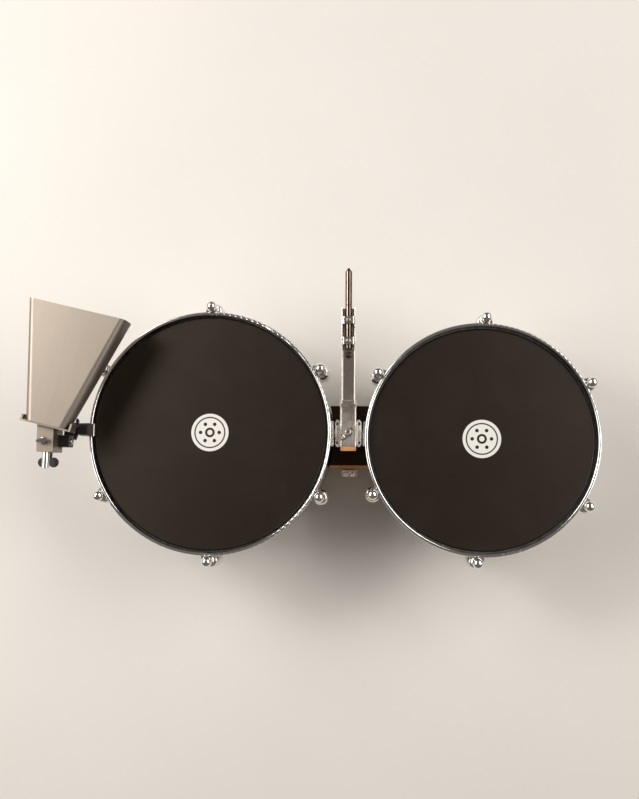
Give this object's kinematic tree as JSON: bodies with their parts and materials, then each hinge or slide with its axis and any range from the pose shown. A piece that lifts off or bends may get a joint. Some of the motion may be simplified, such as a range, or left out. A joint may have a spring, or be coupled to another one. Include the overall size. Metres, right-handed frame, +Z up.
{
  "type": "timbales with cowbell",
  "caption": "Pair of chrome shell timbales with black heads on a centre clamp, with a folding accessory arm and a rim-mounted brushed steel cowbell.",
  "frame": {"origin": "centre of the stand-post socket's mouth, in the plane that the drums stand on", "axes": "+X from the larger drum to the smaller one, +Y away from the player along the accessory arm, +Z up"},
  "size_m": [0.8547, 0.4616, 0.235],
  "materials": {
    "chrome_shell": "polished chrome plate on rolled steel",
    "chrome_rim": "polished chrome plate with fine wear on the roll",
    "chrome_cast": "chrome plate over a cast surface, slightly soft",
    "chrome_sheet": "chrome plate on folded sheet, light rolling lines",
    "chrome_rod": "polished drawn rod",
    "chrome_ball": "mirror polished",
    "plated_screw": "zinc and nickel plate, satin",
    "dark_rivet": "dark oxide",
    "warm_plate": "nickel plate with a warm tone",
    "hoop_aluminium": "dull aluminium",
    "black_film": "satin black polyester film with a plain white roundel",
    "gasket_rubber": "matt black rubber",
    "black_lacquer": "black lacquer on wood",
    "bare_wood": "bare waxed wood",
    "black_paint": "black powder coat",
    "brushed_bell": "lengthways brushed steel",
    "brushed_bracket": "brushed steel strip"
  },
  "bodies": {
    "centre_stand": {"centre_block": "black_lacquer", "block_front_board": "bare_wood", "front_pad": "bare_wood", "front_bracket": "chrome_sheet", "front_bracket_screws": "chrome_ball", "clamp_body": "chrome_cast", "block_studs": "plated_screw", "hinge_pins": "plated_screw", "clamp_cheeks": "chrome_sheet", "cheek_rivets": "dark_rivet", "base_channel": "chrome_sheet", "channel_end_plug": "bare_wood", "fold_pin": "plated_screw"},
    "left_drum": {"left_shell": "chrome_shell", "left_head": "black_film", "left_flesh_hoop": "hoop_aluminium", "left_rim": "chrome_rim", "left_lugs": "chrome_cast", "left_lug_gaskets": "gasket_rubber", "left_lug_screws": "plated_screw", "left_tension_rods": "chrome_rod", "left_rod_washers": "chrome_cast", "left_ball_nuts": "chrome_ball", "left_bracket_screws": "plated_screw", "left_shell_bracket": "chrome_cast", "rim_clamp_jaw": "chrome_sheet", "rim_clamp_arm": "black_paint", "rim_clamp_arm_screws": "plated_screw", "tilt_pivot_bolt": "plated_screw"},
    "right_drum": {"right_shell": "chrome_shell", "right_head": "black_film", "right_flesh_hoop": "hoop_aluminium", "right_rim": "chrome_rim", "right_lugs": "chrome_cast", "right_lug_gaskets": "gasket_rubber", "right_lug_screws": "plated_screw", "right_tension_rods": "chrome_rod", "right_rod_washers": "chrome_cast", "right_ball_nuts": "chrome_ball", "right_bracket_screws": "plated_screw", "right_shell_bracket": "chrome_cast"},
    "arm": {"arm_channel": "chrome_sheet", "rod_saddles": "chrome_cast", "saddle_screws": "plated_screw", "arm_stop_screw": "dark_rivet", "arm_stop_nut": "plated_screw"},
    "arm_rod": {"accessory_rod": "chrome_rod"},
    "arm_wing": {"arm_wing_screw": "warm_plate"},
    "cowbell": {"bell_shell": "brushed_bell", "bell_flange": "brushed_bracket", "flange_rivets": "plated_screw", "bell_clamp_box": "brushed_bracket", "tilter_link": "black_paint", "tilter_link_screw": "chrome_ball"},
    "box_key": {"box_key_screw": "chrome_ball"},
    "bell_support_rod": {"bell_rod": "chrome_rod"},
    "bell_rod_wing": {"bell_rod_wing_screw": "black_paint"},
    "tilt_wing": {"tilt_wing_nut": "black_paint"},
    "rim_pinch": {"rim_clamp_screw": "chrome_cast"}
  },
  "joints": [
    {"name": "left_drum_swing", "type": "hinge", "parent": "centre_stand", "child": "left_drum", "pos_m": [-0.021, 0, 0.12], "axis": [0, 0, 1], "range_deg": [-5, 5]},
    {"name": "right_drum_swing", "type": "hinge", "parent": "centre_stand", "child": "right_drum", "pos_m": [0.021, 0, 0.12], "axis": [0, 0, 1], "range_deg": [-2.3, 6.2]},
    {"name": "arm_fold", "type": "hinge", "parent": "centre_stand", "child": "arm", "pos_m": [0, 0.044, 0.157], "axis": [1, 0, 0], "range_deg": [0, 90]},
    {"name": "arm_rod_slide", "type": "slide", "parent": "arm", "child": "arm_rod", "axis": [0, 1, 0], "range_m": [0, 0.03]},
    {"name": "arm_wing_turn", "type": "hinge", "parent": "centre_stand", "child": "arm_wing", "pos_m": [0, 0.001, 0.16], "axis": [0, 0, 1], "continuous": true},
    {"name": "bell_tilt", "type": "hinge", "parent": "left_drum", "child": "cowbell", "pos_m": [-0.4072, 0.0024, 0.1895], "axis": [1, 0, 0], "range_deg": [0, 40]},
    {"name": "tilt_wing_turn", "type": "hinge", "parent": "left_drum", "child": "tilt_wing", "pos_m": [-0.4072, 0.0024, 0.1895], "axis": [1, 0, 0], "continuous": true},
    {"name": "rim_pinch_turn", "type": "hinge", "parent": "left_drum", "child": "rim_pinch", "pos_m": [-0.4115, 0.0024, 0.1615], "axis": [1, 0, 0], "continuous": true},
    {"name": "bell_rod_slide", "type": "slide", "parent": "cowbell", "child": "bell_support_rod", "axis": [0, -1, 0], "range_m": [0, 0.02]},
    {"name": "bell_rod_wing_turn", "type": "hinge", "parent": "cowbell", "child": "bell_rod_wing", "pos_m": [-0.4493, -0.04, 0.193], "axis": [0, 1, 0], "continuous": true},
    {"name": "box_key_turn", "type": "hinge", "parent": "cowbell", "child": "box_key", "pos_m": [-0.446, -0.0168, 0.23], "axis": [0, 0, 1], "continuous": true}
  ]
}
++++++++++++++++++++
Objective: Each line of the material above needs to be quoted exactly, please.

Written answer:
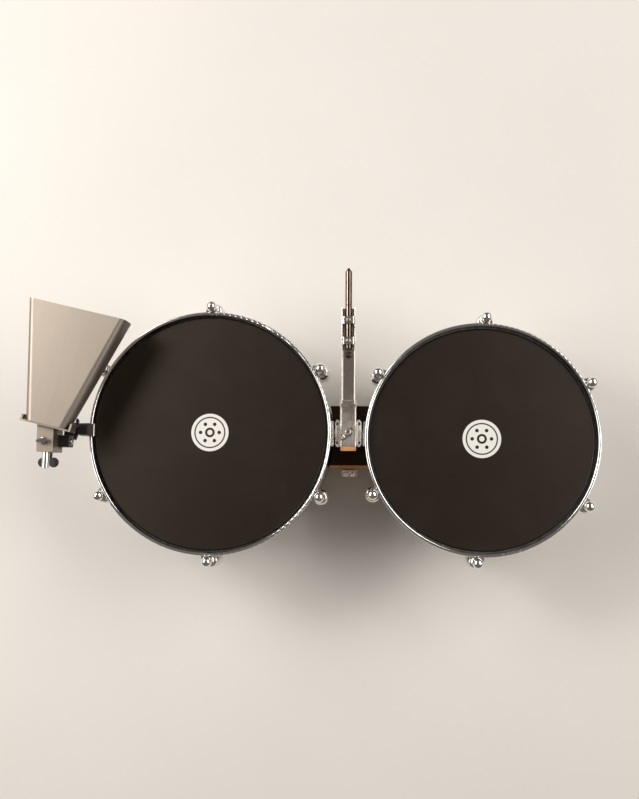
Give this object's kinematic tree as JSON: bodies with their parts and materials, then each hinge or slide with its axis and any range from the pose shown. A piece that lifts off or bends may get a joint. Some of the motion may be simplified, such as a range, or left out. A joint may have a spring, or be coupled to another one. Include the overall size. Metres, right-handed frame, +Z up.
{
  "type": "timbales with cowbell",
  "caption": "Pair of chrome shell timbales with black heads on a centre clamp, with a folding accessory arm and a rim-mounted brushed steel cowbell.",
  "frame": {"origin": "centre of the stand-post socket's mouth, in the plane that the drums stand on", "axes": "+X from the larger drum to the smaller one, +Y away from the player along the accessory arm, +Z up"},
  "size_m": [0.8547, 0.4616, 0.235],
  "materials": {
    "chrome_shell": "polished chrome plate on rolled steel",
    "chrome_rim": "polished chrome plate with fine wear on the roll",
    "chrome_cast": "chrome plate over a cast surface, slightly soft",
    "chrome_sheet": "chrome plate on folded sheet, light rolling lines",
    "chrome_rod": "polished drawn rod",
    "chrome_ball": "mirror polished",
    "plated_screw": "zinc and nickel plate, satin",
    "dark_rivet": "dark oxide",
    "warm_plate": "nickel plate with a warm tone",
    "hoop_aluminium": "dull aluminium",
    "black_film": "satin black polyester film with a plain white roundel",
    "gasket_rubber": "matt black rubber",
    "black_lacquer": "black lacquer on wood",
    "bare_wood": "bare waxed wood",
    "black_paint": "black powder coat",
    "brushed_bell": "lengthways brushed steel",
    "brushed_bracket": "brushed steel strip"
  },
  "bodies": {
    "centre_stand": {"centre_block": "black_lacquer", "block_front_board": "bare_wood", "front_pad": "bare_wood", "front_bracket": "chrome_sheet", "front_bracket_screws": "chrome_ball", "clamp_body": "chrome_cast", "block_studs": "plated_screw", "hinge_pins": "plated_screw", "clamp_cheeks": "chrome_sheet", "cheek_rivets": "dark_rivet", "base_channel": "chrome_sheet", "channel_end_plug": "bare_wood", "fold_pin": "plated_screw"},
    "left_drum": {"left_shell": "chrome_shell", "left_head": "black_film", "left_flesh_hoop": "hoop_aluminium", "left_rim": "chrome_rim", "left_lugs": "chrome_cast", "left_lug_gaskets": "gasket_rubber", "left_lug_screws": "plated_screw", "left_tension_rods": "chrome_rod", "left_rod_washers": "chrome_cast", "left_ball_nuts": "chrome_ball", "left_bracket_screws": "plated_screw", "left_shell_bracket": "chrome_cast", "rim_clamp_jaw": "chrome_sheet", "rim_clamp_arm": "black_paint", "rim_clamp_arm_screws": "plated_screw", "tilt_pivot_bolt": "plated_screw"},
    "right_drum": {"right_shell": "chrome_shell", "right_head": "black_film", "right_flesh_hoop": "hoop_aluminium", "right_rim": "chrome_rim", "right_lugs": "chrome_cast", "right_lug_gaskets": "gasket_rubber", "right_lug_screws": "plated_screw", "right_tension_rods": "chrome_rod", "right_rod_washers": "chrome_cast", "right_ball_nuts": "chrome_ball", "right_bracket_screws": "plated_screw", "right_shell_bracket": "chrome_cast"},
    "arm": {"arm_channel": "chrome_sheet", "rod_saddles": "chrome_cast", "saddle_screws": "plated_screw", "arm_stop_screw": "dark_rivet", "arm_stop_nut": "plated_screw"},
    "arm_rod": {"accessory_rod": "chrome_rod"},
    "arm_wing": {"arm_wing_screw": "warm_plate"},
    "cowbell": {"bell_shell": "brushed_bell", "bell_flange": "brushed_bracket", "flange_rivets": "plated_screw", "bell_clamp_box": "brushed_bracket", "tilter_link": "black_paint", "tilter_link_screw": "chrome_ball"},
    "box_key": {"box_key_screw": "chrome_ball"},
    "bell_support_rod": {"bell_rod": "chrome_rod"},
    "bell_rod_wing": {"bell_rod_wing_screw": "black_paint"},
    "tilt_wing": {"tilt_wing_nut": "black_paint"},
    "rim_pinch": {"rim_clamp_screw": "chrome_cast"}
  },
  "joints": [
    {"name": "left_drum_swing", "type": "hinge", "parent": "centre_stand", "child": "left_drum", "pos_m": [-0.021, 0, 0.12], "axis": [0, 0, 1], "range_deg": [-5, 5]},
    {"name": "right_drum_swing", "type": "hinge", "parent": "centre_stand", "child": "right_drum", "pos_m": [0.021, 0, 0.12], "axis": [0, 0, 1], "range_deg": [-2.3, 6.2]},
    {"name": "arm_fold", "type": "hinge", "parent": "centre_stand", "child": "arm", "pos_m": [0, 0.044, 0.157], "axis": [1, 0, 0], "range_deg": [0, 90]},
    {"name": "arm_rod_slide", "type": "slide", "parent": "arm", "child": "arm_rod", "axis": [0, 1, 0], "range_m": [0, 0.03]},
    {"name": "arm_wing_turn", "type": "hinge", "parent": "centre_stand", "child": "arm_wing", "pos_m": [0, 0.001, 0.16], "axis": [0, 0, 1], "continuous": true},
    {"name": "bell_tilt", "type": "hinge", "parent": "left_drum", "child": "cowbell", "pos_m": [-0.4072, 0.0024, 0.1895], "axis": [1, 0, 0], "range_deg": [0, 40]},
    {"name": "tilt_wing_turn", "type": "hinge", "parent": "left_drum", "child": "tilt_wing", "pos_m": [-0.4072, 0.0024, 0.1895], "axis": [1, 0, 0], "continuous": true},
    {"name": "rim_pinch_turn", "type": "hinge", "parent": "left_drum", "child": "rim_pinch", "pos_m": [-0.4115, 0.0024, 0.1615], "axis": [1, 0, 0], "continuous": true},
    {"name": "bell_rod_slide", "type": "slide", "parent": "cowbell", "child": "bell_support_rod", "axis": [0, -1, 0], "range_m": [0, 0.02]},
    {"name": "bell_rod_wing_turn", "type": "hinge", "parent": "cowbell", "child": "bell_rod_wing", "pos_m": [-0.4493, -0.04, 0.193], "axis": [0, 1, 0], "continuous": true},
    {"name": "box_key_turn", "type": "hinge", "parent": "cowbell", "child": "box_key", "pos_m": [-0.446, -0.0168, 0.23], "axis": [0, 0, 1], "continuous": true}
  ]
}